Judge Furman’s order presents a nuanced treatment of the consolidated cases before him. He first determined that while preemption doctrine did not prevent his court from hearing these claims, as SROs the exchanges were entitled to immunity concerning their provision of complex order types as well as proprietary data feeds (though not co-location).[4] Formulating order types and providing subscribers with data feeds are actions on the part of the exchanges that are regulatory in nature. Moreover, all order types and data provision plans are approved in advance by the SEC.

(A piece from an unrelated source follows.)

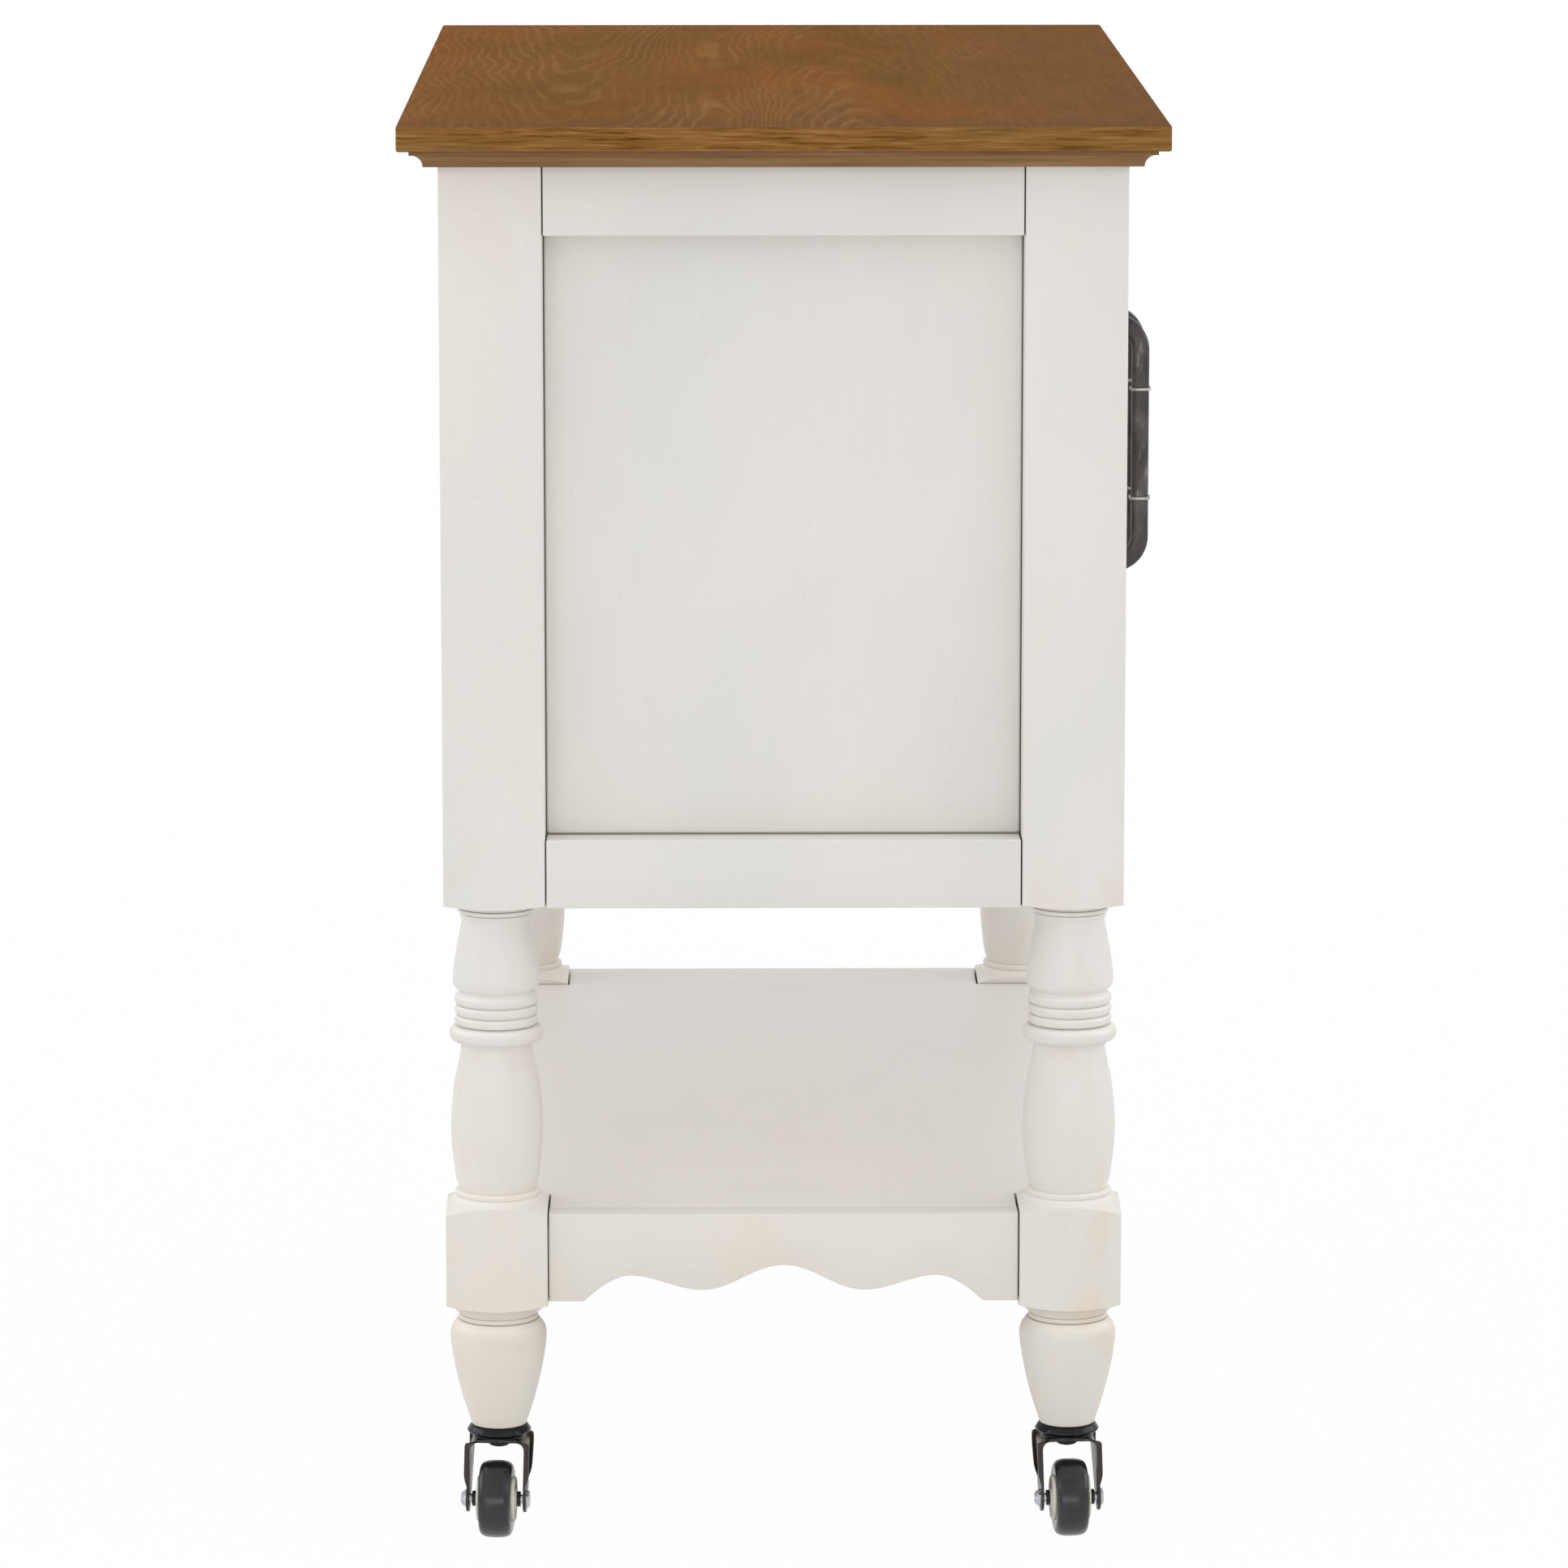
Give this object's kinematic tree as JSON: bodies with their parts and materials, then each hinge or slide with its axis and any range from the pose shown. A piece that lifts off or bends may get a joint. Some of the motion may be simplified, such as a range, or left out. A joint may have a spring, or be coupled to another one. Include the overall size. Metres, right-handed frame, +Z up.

Judge Furman then evaluated the defendants’ motion to dismiss on the basis of FRCP Rule 12(b)(6), failure to state a claim upon which relief can be granted. He emphasized that manipulative scheme claims under federal securities law are subject to the heightened pleading standards under FRCP Rule 9(b), and that they require primary violations on the part of defendants—under Central Bank of Denver,[5] aiding and abetting will not suffice. Plaintiffs here failed to allege primary violations, but instead showed merely “that the Exchanges aided and abetted the HFT firms’ manipulations of the market price.”[6] In addition, plaintiffs’ claims under Exchange Act Section 6(b) failed because of the overwhelming weight of authority that, after the 1975 amendments, Section 6(b) does not provide a private right of action.[7] While Judge Furman dismissed all claims, plaintiff Great Pacific was granted leave to amend its complaint.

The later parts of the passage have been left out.